- Your instructions
Every line that holds the string "follow" is to be identified and copied.

- Task data
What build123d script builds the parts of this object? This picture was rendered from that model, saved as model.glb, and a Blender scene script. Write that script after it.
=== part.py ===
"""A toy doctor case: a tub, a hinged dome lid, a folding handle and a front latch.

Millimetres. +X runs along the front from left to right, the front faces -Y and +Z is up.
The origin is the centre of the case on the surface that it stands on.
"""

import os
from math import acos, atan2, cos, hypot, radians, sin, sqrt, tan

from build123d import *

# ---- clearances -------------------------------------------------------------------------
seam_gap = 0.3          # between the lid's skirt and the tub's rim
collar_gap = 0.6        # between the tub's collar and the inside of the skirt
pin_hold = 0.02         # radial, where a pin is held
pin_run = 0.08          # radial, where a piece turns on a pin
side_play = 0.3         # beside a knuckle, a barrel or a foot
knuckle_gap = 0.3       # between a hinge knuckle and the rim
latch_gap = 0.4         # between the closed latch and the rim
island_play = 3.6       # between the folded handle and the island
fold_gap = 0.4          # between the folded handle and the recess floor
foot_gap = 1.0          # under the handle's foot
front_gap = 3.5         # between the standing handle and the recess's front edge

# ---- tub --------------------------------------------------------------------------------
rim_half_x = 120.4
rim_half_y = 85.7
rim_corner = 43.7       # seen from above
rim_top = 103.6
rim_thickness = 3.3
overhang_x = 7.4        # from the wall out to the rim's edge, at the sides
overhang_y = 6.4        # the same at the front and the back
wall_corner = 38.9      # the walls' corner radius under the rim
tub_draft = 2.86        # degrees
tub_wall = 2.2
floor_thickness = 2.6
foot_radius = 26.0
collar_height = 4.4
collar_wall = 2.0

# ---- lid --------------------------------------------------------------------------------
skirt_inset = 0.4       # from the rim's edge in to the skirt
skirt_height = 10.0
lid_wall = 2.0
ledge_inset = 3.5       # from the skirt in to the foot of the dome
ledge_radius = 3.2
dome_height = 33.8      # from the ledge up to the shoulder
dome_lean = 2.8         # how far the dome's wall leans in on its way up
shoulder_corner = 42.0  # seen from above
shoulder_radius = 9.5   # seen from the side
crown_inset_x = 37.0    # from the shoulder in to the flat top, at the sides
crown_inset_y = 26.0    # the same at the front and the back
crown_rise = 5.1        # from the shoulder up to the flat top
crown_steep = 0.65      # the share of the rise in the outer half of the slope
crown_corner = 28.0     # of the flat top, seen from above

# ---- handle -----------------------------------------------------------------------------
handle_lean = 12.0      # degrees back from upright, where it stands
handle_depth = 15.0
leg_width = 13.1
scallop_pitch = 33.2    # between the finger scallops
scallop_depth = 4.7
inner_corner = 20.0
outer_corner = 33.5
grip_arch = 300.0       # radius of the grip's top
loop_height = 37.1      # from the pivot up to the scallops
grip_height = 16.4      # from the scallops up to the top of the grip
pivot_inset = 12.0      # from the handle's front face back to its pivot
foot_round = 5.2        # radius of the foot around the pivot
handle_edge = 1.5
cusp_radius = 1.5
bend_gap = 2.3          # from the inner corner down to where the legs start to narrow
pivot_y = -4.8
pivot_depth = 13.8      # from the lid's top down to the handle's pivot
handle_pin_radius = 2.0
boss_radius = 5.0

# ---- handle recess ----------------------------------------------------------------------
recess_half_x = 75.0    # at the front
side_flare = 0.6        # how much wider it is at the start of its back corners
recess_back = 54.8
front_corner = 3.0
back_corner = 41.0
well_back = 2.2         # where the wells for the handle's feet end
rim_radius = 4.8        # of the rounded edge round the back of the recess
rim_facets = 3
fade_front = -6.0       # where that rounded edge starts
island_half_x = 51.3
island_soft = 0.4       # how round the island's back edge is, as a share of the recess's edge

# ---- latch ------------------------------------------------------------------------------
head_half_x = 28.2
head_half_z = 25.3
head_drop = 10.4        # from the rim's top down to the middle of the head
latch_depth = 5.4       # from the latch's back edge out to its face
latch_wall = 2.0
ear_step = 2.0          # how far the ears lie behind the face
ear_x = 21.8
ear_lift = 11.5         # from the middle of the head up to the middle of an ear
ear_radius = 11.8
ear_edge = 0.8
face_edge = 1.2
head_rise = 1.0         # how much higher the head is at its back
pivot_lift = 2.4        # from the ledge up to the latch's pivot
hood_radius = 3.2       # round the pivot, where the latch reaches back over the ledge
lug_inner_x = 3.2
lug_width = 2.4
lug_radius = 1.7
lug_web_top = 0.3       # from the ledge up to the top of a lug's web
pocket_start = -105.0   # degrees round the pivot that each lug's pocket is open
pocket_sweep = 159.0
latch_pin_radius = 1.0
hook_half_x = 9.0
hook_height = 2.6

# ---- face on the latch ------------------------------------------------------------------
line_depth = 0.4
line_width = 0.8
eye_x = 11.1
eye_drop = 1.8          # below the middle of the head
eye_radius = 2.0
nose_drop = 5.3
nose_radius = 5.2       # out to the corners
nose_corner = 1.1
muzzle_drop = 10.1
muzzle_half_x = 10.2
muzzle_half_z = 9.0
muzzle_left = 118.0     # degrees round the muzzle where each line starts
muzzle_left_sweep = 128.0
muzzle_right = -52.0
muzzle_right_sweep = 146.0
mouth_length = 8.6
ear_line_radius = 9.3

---

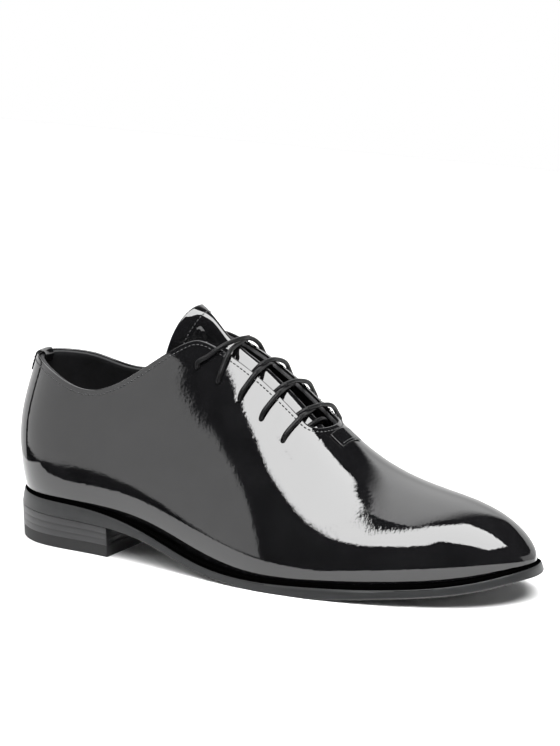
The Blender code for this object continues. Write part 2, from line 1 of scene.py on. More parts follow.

...

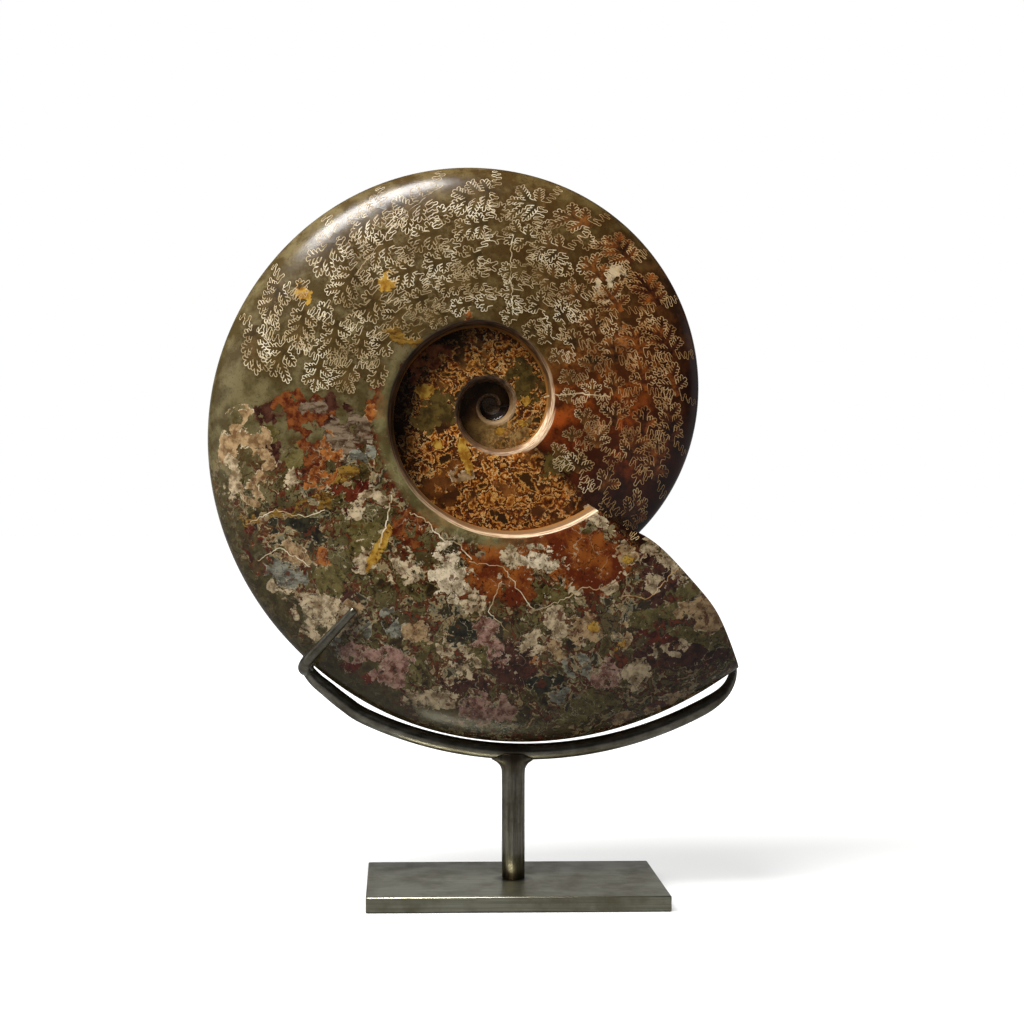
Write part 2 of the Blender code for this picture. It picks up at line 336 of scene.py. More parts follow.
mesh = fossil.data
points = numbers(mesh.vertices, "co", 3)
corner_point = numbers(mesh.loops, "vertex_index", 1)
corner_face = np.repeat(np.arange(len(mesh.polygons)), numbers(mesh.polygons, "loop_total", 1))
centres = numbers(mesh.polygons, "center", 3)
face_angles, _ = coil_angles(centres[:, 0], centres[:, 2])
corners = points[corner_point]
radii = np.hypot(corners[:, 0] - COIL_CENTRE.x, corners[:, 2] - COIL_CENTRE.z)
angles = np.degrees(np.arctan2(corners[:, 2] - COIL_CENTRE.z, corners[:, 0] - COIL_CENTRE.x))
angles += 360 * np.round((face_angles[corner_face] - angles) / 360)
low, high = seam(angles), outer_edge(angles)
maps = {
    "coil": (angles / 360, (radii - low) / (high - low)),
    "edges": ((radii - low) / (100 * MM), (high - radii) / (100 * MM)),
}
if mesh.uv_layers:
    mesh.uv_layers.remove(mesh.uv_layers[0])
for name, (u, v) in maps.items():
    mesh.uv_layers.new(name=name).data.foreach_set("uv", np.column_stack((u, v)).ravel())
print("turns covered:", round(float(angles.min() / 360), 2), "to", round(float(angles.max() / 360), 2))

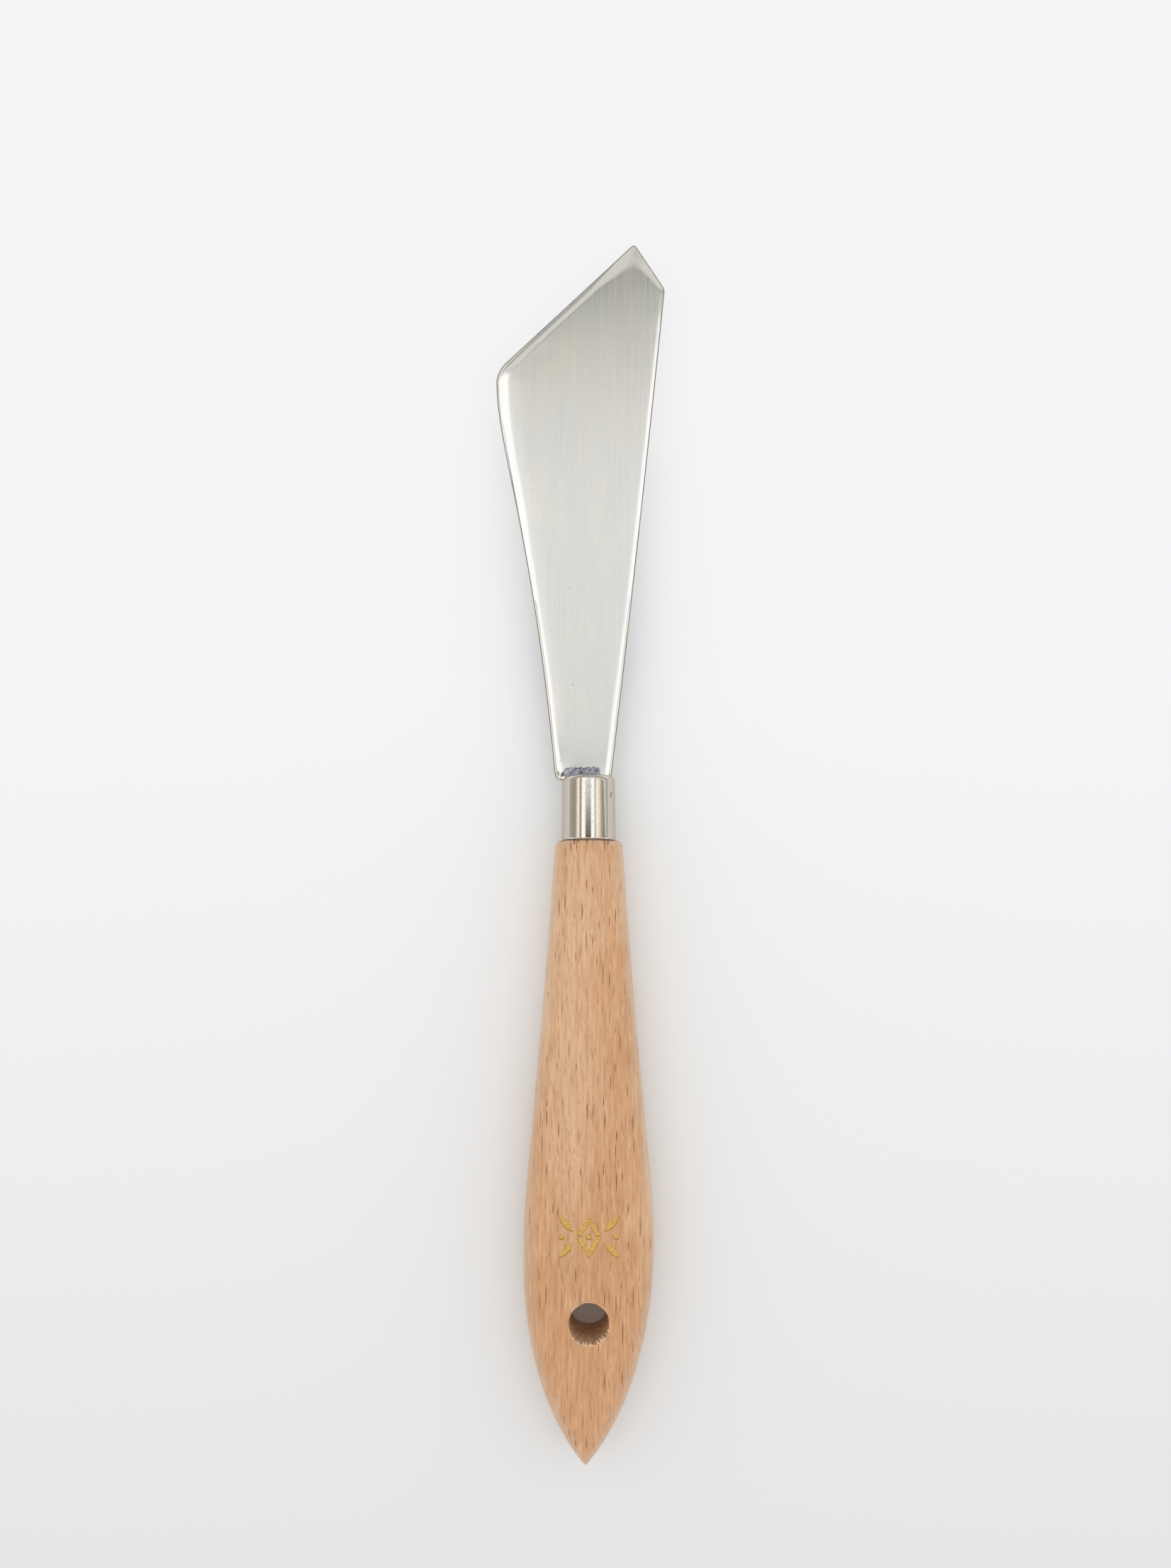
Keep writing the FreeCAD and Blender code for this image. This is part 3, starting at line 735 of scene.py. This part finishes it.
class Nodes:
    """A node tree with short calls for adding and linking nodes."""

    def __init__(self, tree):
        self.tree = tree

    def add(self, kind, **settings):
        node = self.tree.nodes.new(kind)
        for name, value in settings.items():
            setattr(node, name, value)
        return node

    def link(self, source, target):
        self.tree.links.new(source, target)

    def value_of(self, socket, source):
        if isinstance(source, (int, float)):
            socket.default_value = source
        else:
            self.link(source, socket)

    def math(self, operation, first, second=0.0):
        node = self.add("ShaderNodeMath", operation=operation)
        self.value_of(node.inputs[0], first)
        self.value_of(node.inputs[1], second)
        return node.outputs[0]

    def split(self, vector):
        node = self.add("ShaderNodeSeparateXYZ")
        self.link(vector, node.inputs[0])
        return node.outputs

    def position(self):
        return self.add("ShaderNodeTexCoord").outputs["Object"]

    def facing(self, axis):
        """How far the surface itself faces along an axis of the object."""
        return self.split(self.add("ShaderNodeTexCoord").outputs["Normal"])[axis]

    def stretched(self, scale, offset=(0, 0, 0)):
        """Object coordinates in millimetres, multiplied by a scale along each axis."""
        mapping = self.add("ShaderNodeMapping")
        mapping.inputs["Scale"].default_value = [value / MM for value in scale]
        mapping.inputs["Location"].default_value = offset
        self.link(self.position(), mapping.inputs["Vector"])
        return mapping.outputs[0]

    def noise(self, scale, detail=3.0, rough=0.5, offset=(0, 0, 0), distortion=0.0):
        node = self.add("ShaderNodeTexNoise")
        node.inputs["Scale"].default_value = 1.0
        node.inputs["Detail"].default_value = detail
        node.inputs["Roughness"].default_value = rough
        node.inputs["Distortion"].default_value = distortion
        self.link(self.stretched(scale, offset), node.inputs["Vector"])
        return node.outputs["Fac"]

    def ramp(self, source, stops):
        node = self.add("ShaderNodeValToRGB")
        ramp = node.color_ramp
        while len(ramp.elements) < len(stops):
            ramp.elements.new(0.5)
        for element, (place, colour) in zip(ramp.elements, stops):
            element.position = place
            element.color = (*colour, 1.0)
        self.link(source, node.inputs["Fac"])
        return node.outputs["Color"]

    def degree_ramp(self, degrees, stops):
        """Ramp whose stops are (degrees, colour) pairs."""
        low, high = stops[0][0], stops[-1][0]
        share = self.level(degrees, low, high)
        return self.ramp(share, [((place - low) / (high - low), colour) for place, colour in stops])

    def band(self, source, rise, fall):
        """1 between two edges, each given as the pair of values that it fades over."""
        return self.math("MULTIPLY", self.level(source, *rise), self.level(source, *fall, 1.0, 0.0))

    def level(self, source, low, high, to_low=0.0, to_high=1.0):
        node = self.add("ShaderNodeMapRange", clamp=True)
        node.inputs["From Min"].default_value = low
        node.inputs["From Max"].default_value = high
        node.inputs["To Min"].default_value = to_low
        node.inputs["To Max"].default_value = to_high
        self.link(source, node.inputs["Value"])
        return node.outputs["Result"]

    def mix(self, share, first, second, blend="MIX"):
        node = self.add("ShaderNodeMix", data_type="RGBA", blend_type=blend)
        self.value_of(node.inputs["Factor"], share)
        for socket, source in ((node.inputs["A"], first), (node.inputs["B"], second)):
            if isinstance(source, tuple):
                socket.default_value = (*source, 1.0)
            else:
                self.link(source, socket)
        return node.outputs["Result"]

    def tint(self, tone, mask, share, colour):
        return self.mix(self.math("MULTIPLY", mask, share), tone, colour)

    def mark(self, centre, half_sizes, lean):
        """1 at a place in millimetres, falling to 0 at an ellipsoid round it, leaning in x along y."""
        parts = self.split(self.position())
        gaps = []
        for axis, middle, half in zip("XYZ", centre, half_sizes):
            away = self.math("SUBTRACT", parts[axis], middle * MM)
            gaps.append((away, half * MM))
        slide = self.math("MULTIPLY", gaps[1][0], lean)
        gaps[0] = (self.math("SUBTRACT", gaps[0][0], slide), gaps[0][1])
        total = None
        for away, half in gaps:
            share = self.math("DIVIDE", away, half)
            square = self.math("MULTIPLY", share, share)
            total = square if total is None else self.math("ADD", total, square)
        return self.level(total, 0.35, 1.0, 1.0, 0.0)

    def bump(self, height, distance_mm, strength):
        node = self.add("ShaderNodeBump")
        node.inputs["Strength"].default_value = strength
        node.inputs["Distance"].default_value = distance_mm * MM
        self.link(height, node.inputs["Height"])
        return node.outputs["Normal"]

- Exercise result
The Blender code for this object continues. Write part 2, from line 1 of scene.py on. More parts follow.
Write part 2 of the Blender code for this picture. It picks up at line 336 of scene.py. More parts follow.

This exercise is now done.